Une prise en étau qui risque selon lui d’aboutir à des situations sanitaires périlleuses dans un contexte de coupures d’eau. En effet, le risque encouru si on ne donne pas la possibilité aux personnes de travailler correctement alors qu’ils doivent continuer à faire face à leurs obligations fiscales « c’est de se retrouver avec des systèmes D précaires avec des seaux d’eau, des réserves d’eau dans des bidons pouvant devenir fatalement un véritable problème sanitaire ». Pour éviter d’en arriver à ces extrêmes, le président de l’UMIH indique que des négociations sont en cours avec les services de l’Etat pour envisager une « hypothèse de subvention » et « la mise en place d’un système nous permettant un réservoir tampon d’eau sur nos établissements de restauration afin de pouvoir travailler dans des conditions sanitaires correctes ».

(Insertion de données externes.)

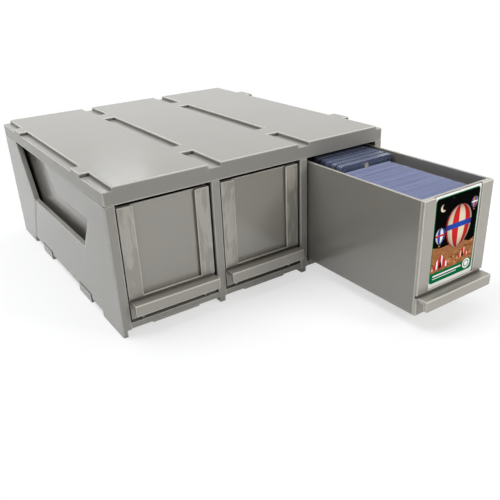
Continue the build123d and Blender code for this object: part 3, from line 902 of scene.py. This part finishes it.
# Each lamp's name, place in metres, side in metres, colour, and whether reflections show it.
COOL, PLAIN, WARM = (0.97, 0.985, 1.0), (1.0, 1.0, 1.0), (1.0, 0.97, 0.92)
LAMPS = (
    ("left", (-0.6, 0.3, 1.4), 0.8, COOL, True),
    ("top", (0.1, 0.3, 1.4), 1.2, COOL, True),
    ("right", (1.3, 0.1, 0.8), 1.0, COOL, False),
    ("front", (0.45, -1.25, 0.9), 0.8, WARM, False),
    ("glint", (0.287, 1.04, 0.596), 0.15, COOL, True),
    ("pull", (0.5, -0.95, 0.55), 0.3, PLAIN, False),
)


def aim(obj, target):
    direction = Vector(target) - obj.location
    obj.rotation_euler = direction.to_track_quat("-Z", "Y").to_euler()


def lamp(name, place, target, side, power, colour, mirrored):
    """A square softbox that faces its target, and may be left out of reflections."""
    light = bpy.data.lights.new(name, "AREA")
    light.size = side
    light.energy = power
    light.color = colour
    obj = bpy.data.objects.new(name, light)
    obj.location = place
    obj.visible_glossy = mirrored
    bpy.context.scene.collection.objects.link(obj)
    aim(obj, target)


def seen_directly(nodes):
    """One for camera rays and for reflections and refractions, zero for light on surfaces."""
    rays = [nodes.add("ShaderNodeLightPath", out=name)
            for name in ("Is Camera Ray", "Is Glossy Ray", "Is Transmission Ray")]
    return (rays[0] + rays[1] + rays[2]).clamped()


def white_world(ambient):
    world = bpy.data.worlds.new("studio")
    bpy.context.scene.world = world
    nodes = Nodes(world)
    strength = ambient + (1.0 - ambient) * seen_directly(nodes)
    light = nodes.add("ShaderNodeBackground", None, {"Color": (1, 1, 1, 1), "Strength": strength})
    nodes.add("ShaderNodeOutputWorld", None, {"Surface": light})


def studio_floor(settings, middle):
    """Pale floor that keeps the shadow near the object and is plain white further out."""
    bpy.ops.object.select_all(action="DESELECT")
    bpy.ops.mesh.primitive_plane_add(size=FLOOR_SIDE, location=(0, 0, 0))
    floor = bpy.context.object
    floor.name = "floor"
    material, nodes = new_material("floor_paper")
    x, y, _ = nodes.axes(nodes.place())
    reach = ((x - middle.x) ** 2.0 + (y - middle.y) ** 2.0) ** 0.5
    far = ((reach - SHADOW_REACH) / SHADOW_FADE).clamped()
    own_white = (far * (1.0 - settings.floor_glow) + settings.floor_glow) * seen_directly(nodes)
    paper = nodes.add("ShaderNodeBsdfDiffuse", None, {"Color": (*settings.floor_colour, 1.0)})
    glow = nodes.add("ShaderNodeEmission", None, {"Color": (1, 1, 1, 1), "Strength": 1.0})
    mixed = nodes.add("ShaderNodeMixShader", None, {0: own_white, 1: paper, 2: glow})
    nodes.surface(mixed)
    dress(floor, material)


class CARDBOX_OT_set_stage(bpy.types.Operator):
    """Sets the floor, the lamps, the white surroundings and the camera"""

    bl_idname = "card_box.set_stage"
    bl_label = "Set stage"

    def execute(self, context):
        settings = context.scene.card_box_stage
        middle = (cad_low + cad_high) / 2
        studio_floor(settings, middle)
        white_world(settings.ambient)
        for name, place, side, colour, mirrored in LAMPS:
            power = getattr(settings, f"{name}_power")
            lamp(f"{name}_lamp", place, middle, side, power, colour, mirrored)
        camera = bpy.data.objects.new("camera", bpy.data.cameras.new("camera"))
        context.scene.collection.objects.link(camera)
        camera.location = settings.camera_place
        camera.rotation_euler = settings.camera_turn
        camera.data.sensor_width = SENSOR_WIDTH
        camera.data.lens = settings.focal_pixels * SENSOR_WIDTH / IMAGE_SIDE
        context.scene.camera = camera
        context.scene.view_settings.view_transform = "Standard"
        return {"FINISHED"}


# ---------------------------------------------------------------- panel
STEPS = (
    CARDBOX_OT_dress_cabinet, CARDBOX_OT_dress_drawers, CARDBOX_OT_print_label,
    CARDBOX_OT_stand_sleeves, CARDBOX_OT_stand_holders, CARDBOX_OT_set_stage,
)


class CARDBOX_PT_steps(bpy.types.Panel):
    """Lists the steps that build the box's looks"""

    bl_idname = "CARDBOX_PT_steps"
    bl_label = "Card drawer box"
    bl_space_type = "VIEW_3D"
    bl_region_type = "UI"
    bl_category = "Card box"

    def draw(self, context):
        for step in STEPS:
            self.layout.operator(step.bl_idname)
        for name in SETTINGS:
            column = self.layout.column()
            group = getattr(context.scene, name)
            for key in group.__annotations__:
                column.prop(group, key)


def register():
    for name, group in SETTINGS.items():
        bpy.utils.register_class(group)
        setattr(bpy.types.Scene, name, PointerProperty(type=group))
    for step in STEPS:
        bpy.utils.register_class(step)
    bpy.utils.register_class(CARDBOX_PT_steps)


def unregister():
    bpy.utils.unregister_class(CARDBOX_PT_steps)
    for step in reversed(STEPS):
        bpy.utils.unregister_class(step)
    for name, group in SETTINGS.items():
        delattr(bpy.types.Scene, name)
        bpy.utils.unregister_class(group)


def main():
    register()
    bpy.ops.card_box.dress_cabinet()
    bpy.ops.card_box.dress_drawers()
    bpy.ops.card_box.print_label()
    bpy.ops.card_box.stand_sleeves()
    bpy.ops.card_box.stand_holders()
    bpy.ops.card_box.set_stage()


if __name__ == "__main__":
    main()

Qu’espérer à l’aune de cette nouvelle année au regard des problématiques structurelles qui secouent inlassablement l’île ? « On espère arriver cette fois-ci sur une vraie année de relance. Une année sans entrave, avec une baisse notable de l’insécurité afin que l’on puisse à nouveau circuler, respirer et travailler convenablement », révèle Charles-Henri Mandallaz ; même si sur l’insuffisance des infrastructures en eau, il a conscience « qu’il n’y aura aucun miracle ».